Genezing lijkt onmogelijk bij een stoornis die zo diep in de hersenen verweven zit. 

“Autisme is een ontwikkelingsstoornis, genezen zal niet lukken. Maar onze nieuwe inzichten kunnen wel van pas komen om de begeleiding van mensen met autisme te verbeteren. Begeleiders weten dat ze moeite hebben met mentalisatie, dat ze zich niet goed kunnen inbeelden wat andere mensen denken. Daar wordt op getraind. Nu komt daar het inzicht bij dat de volgorde van handelingen eveneens een uitdaging is. Ook daarop kan je werken. Eigenlijk gebeurde dat al in de jaren zestig, een beetje intuïtief vermoed ik. Men vertelde de kinderen verhalen en legde hen heel expliciet uit wat ze moesten doen en hoe ze moesten reageren bij verschillende plotwendingen. Zo pikten ze gedrag op dat ze niet spontaan konden leren.” 

Jullie onderzoeken ook of magnetische of elektrische stimulatie kan helpen bij die trainingen. 

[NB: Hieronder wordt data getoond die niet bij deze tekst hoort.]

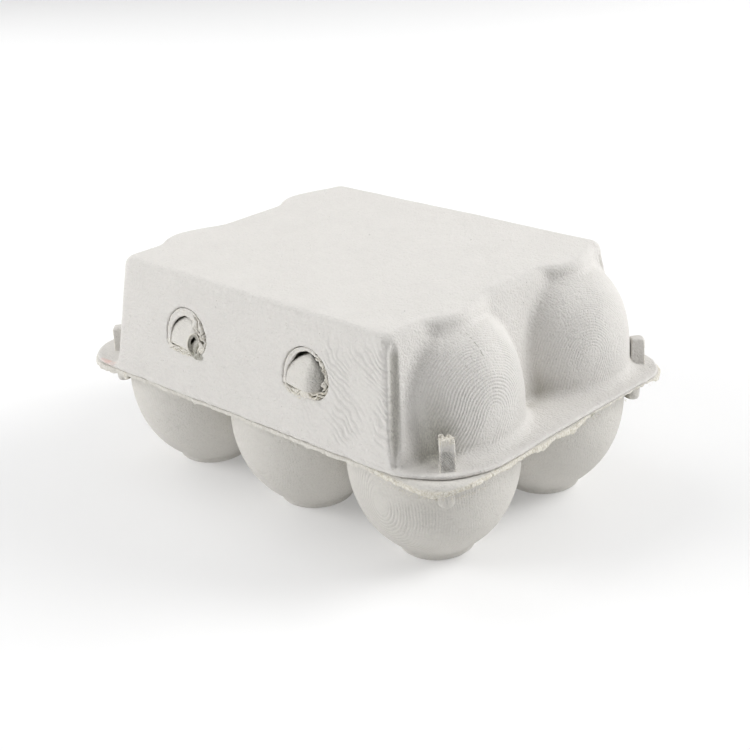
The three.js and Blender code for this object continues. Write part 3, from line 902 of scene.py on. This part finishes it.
class Nodes:
    """Short names for making a material's nodes."""

    def __init__(self, material):
        material.use_nodes = True
        self.tree = material.node_tree
        self.shader = self.tree.nodes["Principled BSDF"]
        coordinates = self.add("ShaderNodeTexCoord").outputs["Object"]
        self.place = self.vector("SCALE", coordinates, scale=1000)

    def put(self, socket, value):
        if hasattr(value, "links"):
            self.tree.links.new(value, socket)
        elif isinstance(value, tuple) and len(value) == 3 and socket.type == "RGBA":
            socket.default_value = (*value, 1)
        else:
            socket.default_value = value

    def fill(self, node, sockets):
        """Set or link inputs of a node, by name or number."""
        for key, value in sockets.items():
            self.put(node.inputs[key], value)

    def add(self, kind, sockets=(), **settings):
        node = self.tree.nodes.new(kind)
        for key, value in settings.items():
            setattr(node, key, value)
        self.fill(node, dict(sockets))
        return node

    def math(self, operation, *values, clamp=False):
        node = self.add("ShaderNodeMath", enumerate(values), operation=operation, use_clamp=clamp)
        return node.outputs[0]

    def times(self, a, b):
        return self.math("MULTIPLY", a, b)

    def vector(self, operation, *values, scale=None):
        node = self.add("ShaderNodeVectorMath", enumerate(values), operation=operation)
        if scale is not None:
            self.put(node.inputs["Scale"], scale)
        return node.outputs["Value" if operation in ("DOT_PRODUCT", "LENGTH") else "Vector"]

    def ramp(self, value, low, high, to_low=0.0, to_high=1.0):
        sockets = {"Value": value, "From Min": low, "From Max": high, "To Min": to_low, "To Max": to_high}
        return self.add("ShaderNodeMapRange", sockets, interpolation_type="SMOOTHSTEP").outputs[0]

    def noise(self, size, detail=2.0, stretch=(1, 1, 1), seed=0.0):
        """Noise of 0 to 1 in lumps of `size` millimetres, stretched by factors along the axes."""
        place = self.vector("MULTIPLY", self.place, tuple(1 / s for s in stretch))
        place = self.vector("ADD", place, (seed, 2 * seed, -seed))
        sockets = {"Vector": place, "Scale": 1 / size, "Detail": detail, "Roughness": 0.55}
        return self.add("ShaderNodeTexNoise", sockets, noise_dimensions="3D").outputs["Fac"]

    def specks(self, spacing, radius, share, seed=0.0):
        """1 in small spots, about one in `share` of the cells of a grid of the spacing."""
        place = self.vector("ADD", self.place, (seed, seed, seed))
        cells = self.add("ShaderNodeTexVoronoi", {"Vector": place, "Scale": 1 / spacing}, feature="F1")
        chosen = self.add("ShaderNodeSeparateColor", {0: cells.outputs["Color"]})
        size = self.times(chosen.outputs[1], radius / spacing)
        spot = self.ramp(self.math("SUBTRACT", cells.outputs["Distance"], size), 0.03, -0.02)
        return self.times(spot, self.math("LESS_THAN", chosen.outputs[0], 1 / share))

    def attribute(self, name):
        return self.add("ShaderNodeAttribute", attribute_name=name).outputs["Fac"]

    def mix(self, factor, a, b):
        return self.add("ShaderNodeMix", {"Factor": factor, 6: a, 7: b}, data_type="RGBA").outputs[2]

    def crease(self, points, width, wobble):
        """1 on a wavering line through the points, in millimetres, falling to 0 at its width."""
        sockets = {"Vector": self.place, "Scale": 0.35}
        shift = self.add("ShaderNodeTexNoise", sockets, noise_dimensions="3D").outputs["Color"]
        centred = self.vector("SUBTRACT", shift, (0.5, 0.5, 0.5))
        place = self.vector("ADD", self.place, self.vector("SCALE", centred, scale=wobble))
        nearest = None
        for start, end in zip(points, points[1:]):
            span = np.subtract(end, start)
            offset = self.vector("SUBTRACT", place, tuple(map(float, start)))
            unit = tuple(map(float, span / (span @ span)))
            share = self.math("ADD", self.vector("DOT_PRODUCT", offset, unit), 0.0, clamp=True)
            foot = self.vector("SCALE", tuple(map(float, span)), scale=share)
            away = self.vector("LENGTH", self.vector("SUBTRACT", offset, foot))
            nearest = away if nearest is None else self.math("MINIMUM", nearest, away)
        return self.ramp(nearest, width, 0.35 * width)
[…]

“Het gaat om TMS en tES: transcraniële magnetische stimulatie of transcraniële elektrische stimulatie. Die technieken worden nu al gebruikt in de behandeling van depressie, als aanvulling op medicatie en psychotherapie. Er worden elektroden op het hoofd gevestigd, en door magnetische of elektrische pulsen wordt de hersenactiviteit beïnvloed. TMS wakkert rechtstreeks de signaaltransmissie in de hersenen aan, waardoor bepaalde neuronen gaan afvuren. tES werkt niet rechtstreeks: die techniek verhoogt gewoon de kans dat de neuronen gaan afvuren. Wij hebben onderzoek gedaan naar de impact van tES waarbij de kleine hersenen gestimuleerd worden. Als we gezonde proefpersonen na een sessie tES vragen om sociale handelingen in een bepaalde volgorde te zetten, zien we onder de fMRI-scanner dat alle hersengebieden die instaan voor sociale processen sterker oplichten, ze zijn meer geactiveerd. Misschien kunnen we tES ooit gebruiken bij de begeleiding van mensen met licht autisme, zodat die iets vlotter dingen kunnen leren. Maar dat is nog verre toekomstmuziek.” 

De resultaten van jullie onderzoek stonden onlangs in het gereputeerde Nature Reviews Neuroscience. Blij? Trots? 

“Allebei, voor de hele groep wetenschappers die erbij betrokken was. Voor mij persoonlijk was het ook een beetje de bekroning van een loopbaan. Ik ben sinds kort met pensioen, maar ik werk nog verder, op een wat trager tempo weliswaar. Ik blijf het superboeiend vinden.”